Çoğu, dijital kaynaklara güvenmemektedir. Bazıları ise tam tersine bu kaynaklara aşırı güvenmektedir ve doğruluğundan şüphe duymamaktadırlar. Bu durumun sebebi dijital göçmenlerin eğitim düzeylerinin değişmesinden kaynaklanmaktadır. İyi eğitim almış olan dijital göçmenler internetten elde ettikleri bilgilerin doğruluğundan şüphe duymakta ve bunu özellikle fiziksel ortamda bulunan bir kaynağı kullanarak doğrulama eğilimindedirler. Ancak eğitim düzeyi düşük olan dijital göçmenler ise bu bilgilere güvenmekte ve doğru olduğunu düşünmektedirler. Teknolojik bir aleti, kullanarak değil kullanım kılavuzlarına başvurarak öğrenmeye çalışmaktadırlar. Teknolojik aletleri bozabilecekleri endişesi bu duruma sebep olmaktadır .

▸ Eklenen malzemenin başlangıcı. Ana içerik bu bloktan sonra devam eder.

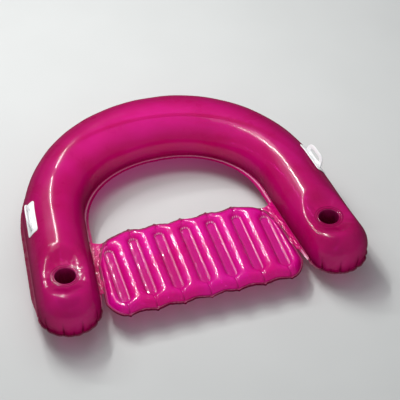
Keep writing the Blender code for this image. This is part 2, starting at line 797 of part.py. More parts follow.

Dijital göçmenler ve eğitim
Dijital göçmenler günümüzde öğrenci konumundan öğretmen konumuna gelmişlerdir. Yeni nesil onlar tarafından yetiştirilmektedir. Dijital göçmenler öğrencilerin ders çalışırken televizyon izlemeleri ve müzik dinlemelerine sıcak bakmazlar çünkü kendileri bu şekilde eğitilmemişlerdir. Öğrenim görürken başka şeylerle ilgilenmenin öğrenmeyi olumsuz etkileyeceğini düşünürler.
Öğrenmenin eğlendirici olmaması gerektiğini öğrencinin tek bir işe odaklanmaları gerektiğini düşünürler. Dijital göçmen öğretmenler öğrencilerin zaman içinde değişmediğini ve kendilerine uygulanmış olan yöntemlerin hâlâ geçerli olduğunu düşünmektedirler . Bu durum günümüz öğrencileri için geçerli değildir. Değişen dünyada dijital göçmenler de bu alışkanlıklarını değiştirmek zorundadırlar.